━━━ DATA PROVIDED ━━━

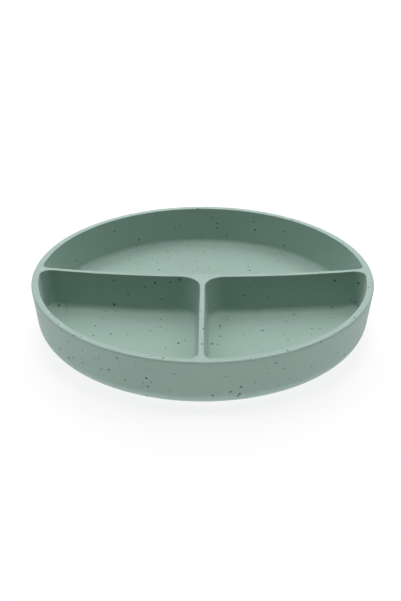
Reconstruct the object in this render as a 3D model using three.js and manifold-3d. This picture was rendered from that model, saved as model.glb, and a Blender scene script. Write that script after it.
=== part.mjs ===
// Divided suction dish: a moulded silicone dish with three compartments, standing on a
// separately moulded suction base with a sealing lip and a release tab.
//
// Millimetres, +Z up. The origin is on the dish's axis, on the surface that it stands on.
// The two small compartments are at the front (-Y) and the large one is at the rear (+Y).

import * as THREE from "three";
import { mergeVertices } from "three/addons/utils/BufferGeometryUtils.js";
import Module from "manifold-3d";

const wasm = await Module();
wasm.setup();

// ---- Driving dimensions -------------------------------------------------------------

// Dish, outside
const RIM_RADIUS = 95; // outermost radius, at the rim
const RIM_HEIGHT = 30; // rim above the table
const FOOT_HEIGHT = 1.6; // foot ring above the table while the suction lip is relaxed
const OUTER_DRAFT = 6.6; // degrees that the outer wall leans in towards the foot
const OUTER_BOTTOM_RADIUS = 10; // curve from the wall into the foot ring
const FOOT_WIDTH = 6;
const FOOT_EDGE_RADIUS = 1;
const OUTER_EDGE_RADIUS = 0.8; // rounding of the rim's outer edge

// Compartments
const COMPARTMENT_DEPTH = 22.2;
const FLOOR_THICKNESS = 2.2;
const RIM_WIDTH = 3.8;
const INNER_EDGE_RADIUS = 0.3; // rounding of the rim's and dividers' top edges
const INNER_DRAFT = 6.6; // degrees, inside of the outer wall
const DIVIDER_DRAFT = 3; // degrees, each face of a divider
const FLOOR_FILLET = 3;

// Dividers, at the top
const DIVIDER_THICKNESS = 2.65;
const LONG_DIVIDER_ARC = 490; // radius of the long divider's bow, centred behind the dish
const LONG_DIVIDER_OFFSET = -3.1; // y of its middle
const TEE_CORNER = 11.5; // corner radius where the short divider meets the long one
const FRONT_CORNER = 5; // corner radius where the short divider meets the rim
const SIDE_CORNER = 5.5; // corner radius where the long divider meets the rim, at the front
const REAR_CORNER = 3.5; // the same at the rear

// Suction base
const GROOVE_INNER = 50; // groove under the floor that locates the base's root
const GROOVE_OUTER = 54;
const GROOVE_DEPTH = 1;
const FOOT_BEVEL = 1; // slope from the floor's underside down to the foot ring
const SEAT_GAP = 0.3; // between neighbouring pieces and zones
const ROOT_INNER = 47;
const ROOT_OUTER = 57;
const ROOT_THICKNESS = 1.4;
const SKIRT_THICKNESS = 1.2;
const SKIRT_LIFT = 0.4; // skirt's outer edge above the table, so that only the lip touches it
const LIP_INNER = 65;
const LIP_OUTER = 75;
const LIP_THICKNESS = 2;
const LIP_EDGE_THICKNESS = 1.2;
const LIP_BEVEL_WIDTH = 2; // slope from the lip's full thickness down to its edge

// Release tab, the notch in the foot ring that it passes through, and the finger scoop
const TAB_WIDTH = 22;
const TAB_END = 91; // distance of the tab's tip from the axis
const TAB_THICKNESS = 1.4;
const TAB_LIFT = 0.4; // its underside above the table
const TAB_TIP_RADIUS = 8;
const GRIP_RIDGES = 3;
const GRIP_RIDGE_PITCH = 3;
const GRIP_RIDGE_RADIUS = 0.5;
const NOTCH_WIDTH = 26;
const NOTCH_TOP = 6.4; // height that the tab can rise to in the notch
const SCOOP_WIDTH = 30;
const SCOOP_RADIUS = 6;
const SCOOP_CENTRE_Y = 92;

// Fineness
const TURN_SEGMENTS = 72;
const REAR_WALL_STEPS = 16; // in each half of the rear compartment's curved wall
const FRONT_WALL_STEPS = 18;
const REAR_BOW_STEPS = 12;
const FRONT_BOW_STEPS = 8;
const TEE_STEPS = 8;
const CORNER_STEPS = 6;
const BOTTOM_STEPS = 8;
const EDGE_STEPS = 5;
const FOOT_EDGE_STEPS = 3;
const EDGE_LEVELS = [0, 0.2, 0.6, 1]; // parts of the edge rounding's depth
const FILLET_LEVELS = [80, 60, 42, 25, 10, 0]; // degrees round the fillet, up from the floor

const radians = THREE.MathUtils.degToRad;
const floorTop = RIM_HEIGHT - COMPARTMENT_DEPTH;
const floorUnderside = floorTop - FLOOR_THICKNESS;

// ---- Solids --------------------------------------------------------------------------

// A geometry as a solid with its faces outwards.
function solidOf(geometry) {
  const bare = geometry.clone();
  bare.deleteAttribute("normal");
  bare.deleteAttribute("uv");
  const merged = mergeVertices(bare, 1e-4);
  const corners = Uint32Array.from(merged.index.array);
  const build = () =>
    new wasm.Manifold(
      new wasm.Mesh({
        numProp: 3,
        vertProperties: new Float32Array(merged.attributes.position.array),
        triVerts: corners,
      }),
    );
  const made = build();
  if (made.volume() > 0) return made;
  for (let i = 0; i < corners.length; i += 3) {
    [corners[i + 1], corners[i + 2]] = [corners[i + 2], corners[i + 1]];
  }
  return build();
}

function geometryOf(solid) {
  const mesh = solid.getMesh();
  const position = new THREE.BufferAttribute(new Float32Array(mesh.vertProperties), 3);
  const geometry = new THREE.BufferGeometry().setAttribute("position", position);
  geometry.setIndex(new THREE.BufferAttribute(new Uint32Array(mesh.triVerts), 1));
  geometry.computeVertexNormals();
  return geometry;
}

// A profile of [radius, height] points turned about the Z axis.
function turned(profile) {
  const points = profile.map(([r, z]) => new THREE.Vector2(r, z));
  return new THREE.LatheGeometry(points, TURN_SEGMENTS).rotateX(Math.PI / 2);
}

// Points on a circle of the [radius, height] plane, angles in degrees.
function arc(centreR, centreZ, radius, fromDegrees, toDegrees, steps) {
  return Array.from({ length: steps + 1 }, (_, i) => {
    const a = radians(fromDegrees + ((toDegrees - fromDegrees) * i) / steps);
    return [centreR + radius * Math.cos(a), centreZ + radius * Math.sin(a)];
  });
}

// ---- Compartments --------------------------------------------------------------------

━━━

Repeat the data verbatim.

COMPLETE ANSWER –
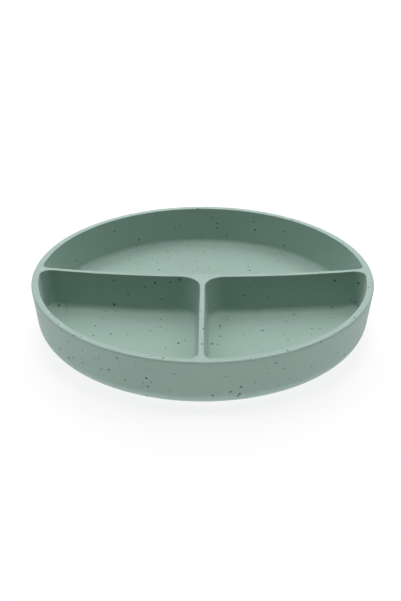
Reconstruct the object in this render as a 3D model using three.js and manifold-3d. This picture was rendered from that model, saved as model.glb, and a Blender scene script. Write that script after it.
=== part.mjs ===
// Divided suction dish: a moulded silicone dish with three compartments, standing on a
// separately moulded suction base with a sealing lip and a release tab.
//
// Millimetres, +Z up. The origin is on the dish's axis, on the surface that it stands on.
// The two small compartments are at the front (-Y) and the large one is at the rear (+Y).

import * as THREE from "three";
import { mergeVertices } from "three/addons/utils/BufferGeometryUtils.js";
import Module from "manifold-3d";

const wasm = await Module();
wasm.setup();

// ---- Driving dimensions -------------------------------------------------------------

// Dish, outside
const RIM_RADIUS = 95; // outermost radius, at the rim
const RIM_HEIGHT = 30; // rim above the table
const FOOT_HEIGHT = 1.6; // foot ring above the table while the suction lip is relaxed
const OUTER_DRAFT = 6.6; // degrees that the outer wall leans in towards the foot
const OUTER_BOTTOM_RADIUS = 10; // curve from the wall into the foot ring
const FOOT_WIDTH = 6;
const FOOT_EDGE_RADIUS = 1;
const OUTER_EDGE_RADIUS = 0.8; // rounding of the rim's outer edge

// Compartments
const COMPARTMENT_DEPTH = 22.2;
const FLOOR_THICKNESS = 2.2;
const RIM_WIDTH = 3.8;
const INNER_EDGE_RADIUS = 0.3; // rounding of the rim's and dividers' top edges
const INNER_DRAFT = 6.6; // degrees, inside of the outer wall
const DIVIDER_DRAFT = 3; // degrees, each face of a divider
const FLOOR_FILLET = 3;

// Dividers, at the top
const DIVIDER_THICKNESS = 2.65;
const LONG_DIVIDER_ARC = 490; // radius of the long divider's bow, centred behind the dish
const LONG_DIVIDER_OFFSET = -3.1; // y of its middle
const TEE_CORNER = 11.5; // corner radius where the short divider meets the long one
const FRONT_CORNER = 5; // corner radius where the short divider meets the rim
const SIDE_CORNER = 5.5; // corner radius where the long divider meets the rim, at the front
const REAR_CORNER = 3.5; // the same at the rear

// Suction base
const GROOVE_INNER = 50; // groove under the floor that locates the base's root
const GROOVE_OUTER = 54;
const GROOVE_DEPTH = 1;
const FOOT_BEVEL = 1; // slope from the floor's underside down to the foot ring
const SEAT_GAP = 0.3; // between neighbouring pieces and zones
const ROOT_INNER = 47;
const ROOT_OUTER = 57;
const ROOT_THICKNESS = 1.4;
const SKIRT_THICKNESS = 1.2;
const SKIRT_LIFT = 0.4; // skirt's outer edge above the table, so that only the lip touches it
const LIP_INNER = 65;
const LIP_OUTER = 75;
const LIP_THICKNESS = 2;
const LIP_EDGE_THICKNESS = 1.2;
const LIP_BEVEL_WIDTH = 2; // slope from the lip's full thickness down to its edge

// Release tab, the notch in the foot ring that it passes through, and the finger scoop
const TAB_WIDTH = 22;
const TAB_END = 91; // distance of the tab's tip from the axis
const TAB_THICKNESS = 1.4;
const TAB_LIFT = 0.4; // its underside above the table
const TAB_TIP_RADIUS = 8;
const GRIP_RIDGES = 3;
const GRIP_RIDGE_PITCH = 3;
const GRIP_RIDGE_RADIUS = 0.5;
const NOTCH_WIDTH = 26;
const NOTCH_TOP = 6.4; // height that the tab can rise to in the notch
const SCOOP_WIDTH = 30;
const SCOOP_RADIUS = 6;
const SCOOP_CENTRE_Y = 92;

// Fineness
const TURN_SEGMENTS = 72;
const REAR_WALL_STEPS = 16; // in each half of the rear compartment's curved wall
const FRONT_WALL_STEPS = 18;
const REAR_BOW_STEPS = 12;
const FRONT_BOW_STEPS = 8;
const TEE_STEPS = 8;
const CORNER_STEPS = 6;
const BOTTOM_STEPS = 8;
const EDGE_STEPS = 5;
const FOOT_EDGE_STEPS = 3;
const EDGE_LEVELS = [0, 0.2, 0.6, 1]; // parts of the edge rounding's depth
const FILLET_LEVELS = [80, 60, 42, 25, 10, 0]; // degrees round the fillet, up from the floor

const radians = THREE.MathUtils.degToRad;
const floorTop = RIM_HEIGHT - COMPARTMENT_DEPTH;
const floorUnderside = floorTop - FLOOR_THICKNESS;

// ---- Solids --------------------------------------------------------------------------

// A geometry as a solid with its faces outwards.
function solidOf(geometry) {
  const bare = geometry.clone();
  bare.deleteAttribute("normal");
  bare.deleteAttribute("uv");
  const merged = mergeVertices(bare, 1e-4);
  const corners = Uint32Array.from(merged.index.array);
  const build = () =>
    new wasm.Manifold(
      new wasm.Mesh({
        numProp: 3,
        vertProperties: new Float32Array(merged.attributes.position.array),
        triVerts: corners,
      }),
    );
  const made = build();
  if (made.volume() > 0) return made;
  for (let i = 0; i < corners.length; i += 3) {
    [corners[i + 1], corners[i + 2]] = [corners[i + 2], corners[i + 1]];
  }
  return build();
}

function geometryOf(solid) {
  const mesh = solid.getMesh();
  const position = new THREE.BufferAttribute(new Float32Array(mesh.vertProperties), 3);
  const geometry = new THREE.BufferGeometry().setAttribute("position", position);
  geometry.setIndex(new THREE.BufferAttribute(new Uint32Array(mesh.triVerts), 1));
  geometry.computeVertexNormals();
  return geometry;
}

// A profile of [radius, height] points turned about the Z axis.
function turned(profile) {
  const points = profile.map(([r, z]) => new THREE.Vector2(r, z));
  return new THREE.LatheGeometry(points, TURN_SEGMENTS).rotateX(Math.PI / 2);
}

// Points on a circle of the [radius, height] plane, angles in degrees.
function arc(centreR, centreZ, radius, fromDegrees, toDegrees, steps) {
  return Array.from({ length: steps + 1 }, (_, i) => {
    const a = radians(fromDegrees + ((toDegrees - fromDegrees) * i) / steps);
    return [centreR + radius * Math.cos(a), centreZ + radius * Math.sin(a)];
  });
}

// ---- Compartments --------------------------------------------------------------------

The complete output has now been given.